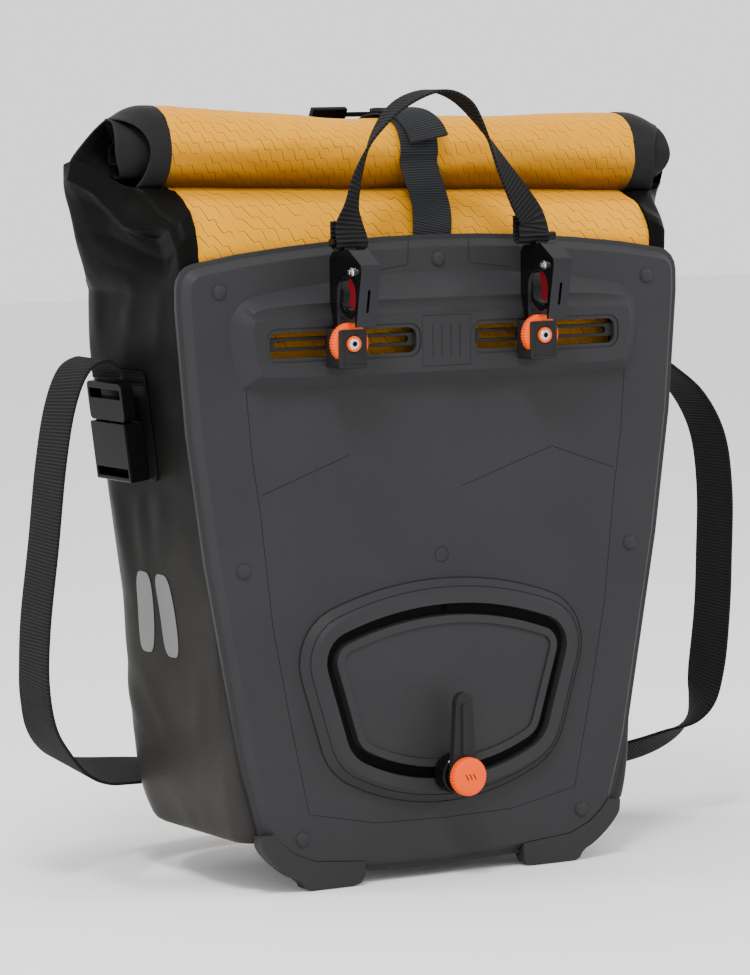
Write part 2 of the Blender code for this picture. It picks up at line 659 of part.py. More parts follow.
def wheel_room(x):
    return cylinder("wheel_room", WHEEL_R + 0.5, place(x, WHEEL_FRONT - 0.5, HOOK_Z),
                    place(x, WHEEL_BACK + 0.5, HOOK_Z), 32)


def clamp_block(side):
    x = HOOK_X[side]
    mesh = box("clamp_block", (x - BLOCK_HALF, x + BLOCK_HALF), (BLOCK_FRONT, BLOCK_BACK),
               (BLOCK_LOW, BLOCK_TOP))
    block = add_object(f"clamp_block_{side}", mesh, "hook_plastic")
    bevel(block, 0.8)
    boolean(block, "DIFFERENCE", wheel_room(x))
    boolean(block, "DIFFERENCE", cylinder("front_hole", 4.9, place(x, -30, HOOK_Z),
                                          place(x, -20, HOOK_Z)))
    boolean(block, "DIFFERENCE", cylinder("back_hole", SCREW_HOLE_R, place(x, -18, HOOK_Z),
                                          place(x, 0, HOOK_Z), 16))


def latch(side):
    """A claw that closes the jaw from behind, with a lever and a bar for the handle."""
    x = HOOK_X[side]
    outer = arc(JAW, 13.6, -114, 56, 12)
    lever = [(-16.2, 358), (-15.8, 371), (-21.5, 371), (-24.4, 357.6)]
    top = arc(JAW, 13.9, 84, 106, 2)
    boss = arc(PIVOT, 3.9, 40, 235, 8)
    inner = arc(JAW, JAW_R, 124, -114, 16)
    mesh = plates("latch", [outer + lever + top + boss + inner, circle(PIVOT, 1.9, 12)], "X",
                  x - LATCH_HALF, x + LATCH_HALF)
    claw = add_object(f"latch_{side}", mesh, "latch_plastic", place(x, *PIVOT))
    bar = cylinder("bar", 2.4, place(x - 11, *LATCH_BAR), place(x + 11, *LATCH_BAR), 16)
    boolean(claw, "UNION", bar)


def jaw_insert(side):
    x = HOOK_X[side]
    seat = arc((-24.5, 342), 6.6, 115, 215, 6)
    outline = [(-38.0, 336), (-38.4, 346), (-36, 349.2), (-29, 350.2)] + seat + [(-31, 336)]
    mesh = plates("jaw_insert", [outline[::-1]], "X", x - 4.6, x + 4.6)
    add_object(f"jaw_insert_{side}", mesh, "red_plastic")


def hook_fasteners(side):
    x = HOOK_X[side]
    pin = cylinder("pin", SCREW_R, place(x - 9.2, *PIVOT), place(x + 9.2, *PIVOT), 14)
    add_object(f"pivot_pin_{side}", pin, "steel")
    wheel = [(3.6, -25.9), (4.4, -25.9), (4.4, WHEEL_FRONT), (WHEEL_R - 0.8, WHEEL_FRONT),
             (WHEEL_R, WHEEL_FRONT + 0.8), (WHEEL_R, WHEEL_BACK - 0.8), (WHEEL_R - 0.8, WHEEL_BACK),
             (SCREW_HOLE_R, WHEEL_BACK), (SCREW_HOLE_R, -23.6), (3.6, -23.6)]
    turned(f"clamp_wheel_{side}", "orange_plastic", wheel, (x, HOOK_Z), 28)
    screw = [(0, -26.3), (2.8, -26.3), (3.2, -25.9), (3.2, -23.9), (SCREW_R, -23.9),
             (SCREW_R, 2.4), (0, 2.4)]
    turned(f"clamp_screw_{side}", "steel", screw, (x, HOOK_Z), 16)
    nut = rounded((x - 5, HOOK_Z - 3.6), (x + 5, HOOK_Z + 3.6), 0.8, 1)
    mesh = plates("nut", [nut, circle((x, HOOK_Z), SCREW_HOLE_R, 16)], "Y", RAIL_BACK + CLEAR, 2.2)
    add_object(f"clamp_nut_{side}", mesh, "steel")


# ---------------------------------------------------------------- lower hook
def sway_hook():
    """A slider in the groove, with a spacer, an arm and a knob on its stud."""
    pivot = place(0, 0, SWAY_Z)
    foot = box("slider", (-8, 8), (-6.7, -1.6), (SWAY_Z - 2.7, SWAY_Z + 2.7))
    slider = add_object("sway_slider", foot, "steel", pivot)
    stud = cylinder("stud", STUD_R, place(0, -27.5, SWAY_Z), place(0, -3, SWAY_Z), 16)
    boolean(slider, "UNION", stud)
    spacer = [(STUD_HOLE_R, -18.9), (10.7, -18.9), (11.5, -18.1), (11.5, -8), (10.8, -7.3),
              (STUD_HOLE_R, -7.3)]
    turned("sway_spacer", "latch_plastic", spacer, (0, SWAY_Z), 24)
    heel = arc((0, SWAY_Z), 8.6, 160, 380, 12)
    tip = arc((0, SWAY_Z + ARM_LENGTH - 5.6), 5.6, 0, 180, 6)
    mesh = plates("sway_arm", [heel + tip, circle((0, SWAY_Z), STUD_HOLE_R, 16)], "Y", -24, -19.2)
    arm = add_object("sway_arm", mesh, "hook_plastic", pivot)
    rib = plates("rib", [rounded((-2, SWAY_Z + 12), (2, SWAY_Z + 42), 1.5, 2)], "Y", -25.4, -22)
    boolean(arm, "UNION", rib)
    knob = [(0, -30.5), (9.6, -30.5), (11.2, -29.3), (11.2, -24.9), (10.6, -24.3),
            (STUD_HOLE_R, -24.3), (STUD_HOLE_R, -28.3), (0, -28.3)]
    turned("sway_knob", "orange_plastic", knob, (0, SWAY_Z), 28)


# ---------------------------------------------------------------- straps and buckles
def side_straps():
    half_low, half_high = bag_level(234)[0], bag_level(300)[0]
    lean = math.atan2(half_high - half_low, 66)
    half = bag_level(BUCKLE_Z)[0]
    for side, sign in (("left", -1), ("right", 1)):
        upward = (sign * math.sin(lean), 0, math.cos(lean))
        outward = (sign * math.cos(lean), 0, -math.sin(lean))
        across = Vector(upward).cross(Vector(outward))
        frame = local_frame(place(sign * half, BUCKLE_DEPTH, BUCKLE_Z), across, upward, outward)
        patch = flat_shape("patch", [rounded((-31, -31), (31, 33), 5)], 0.6, 1.7, frame)
        add_object(f"buckle_patch_{side}", patch, "black_fabric")
        buckle(f"strap_{side}", 1.0, frame)
    web("shoulder_strap", "webbing", SHOULDER_ROUTE, SHOULDER_WEB, 3)
    web("carry_handle", "webbing", HANDLE_ROUTE, HANDLE_WEB, 4)


def closure_buckle():
    angle = math.radians(-4)
    outward = Vector((0, math.cos(angle), math.sin(angle)))
    upward = Vector((0, -math.sin(angle), math.cos(angle)))
    centre = place(0, ROLL_DEPTH, ROLL_Z + 6) + outward * (ROLL_R + 2.2) * MM
    frame = local_frame(centre, upward.cross(outward), upward, outward)
    buckle("closure", 0.7, frame)


PARTS, CUTTERS = clear_scene()
back_plate()
corner_guards()
rivets()
rails()
bag_panels()
base_panel()
roll()
roll_ends()
closure_strap()
closure_buckle()
side_straps()
sway_hook()
for hook_side in HOOK_X:
    hook_housing(hook_side)
    clamp_block(hook_side)
    latch(hook_side)
    jaw_insert(hook_side)
    hook_fasteners(hook_side)
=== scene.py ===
"""Looks of the roll-top pannier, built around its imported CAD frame.

Numbers are millimetres unless a name ends in _M. X runs across the back plate, "depth"
runs from the plate's face into the bag, and Z is up from the floor.
"""
import json
import math

import bmesh
import bpy
import numpy as np
from mathutils import Matrix, Vector, noise
from mathutils.bvhtree import BVHTree


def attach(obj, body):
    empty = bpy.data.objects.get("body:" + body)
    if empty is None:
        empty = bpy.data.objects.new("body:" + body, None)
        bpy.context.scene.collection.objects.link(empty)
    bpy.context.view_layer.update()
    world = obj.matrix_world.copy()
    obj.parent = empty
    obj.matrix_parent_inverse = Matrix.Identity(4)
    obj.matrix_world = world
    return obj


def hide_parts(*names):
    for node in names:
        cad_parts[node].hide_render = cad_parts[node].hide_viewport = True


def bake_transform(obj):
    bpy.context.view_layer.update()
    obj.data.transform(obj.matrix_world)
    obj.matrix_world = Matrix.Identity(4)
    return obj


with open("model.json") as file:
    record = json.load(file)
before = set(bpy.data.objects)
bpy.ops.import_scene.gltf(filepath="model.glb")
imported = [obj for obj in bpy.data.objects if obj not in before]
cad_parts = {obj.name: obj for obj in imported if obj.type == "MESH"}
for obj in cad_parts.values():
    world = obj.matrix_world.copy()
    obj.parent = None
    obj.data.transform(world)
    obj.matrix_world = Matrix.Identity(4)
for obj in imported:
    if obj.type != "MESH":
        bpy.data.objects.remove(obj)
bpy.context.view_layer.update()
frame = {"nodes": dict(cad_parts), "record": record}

MM = 0.001
MID_DEPTH = 82.5
X_AXIS, DEPTH_AXIS = (1, 0, 0), (0, 1, 0)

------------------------

**WHAT THE TASK REQUIRES**
Find each line with the string "names" and copy it out.

**COMPLETE OUTPUT**
def hide_parts(*names):
    for node in names:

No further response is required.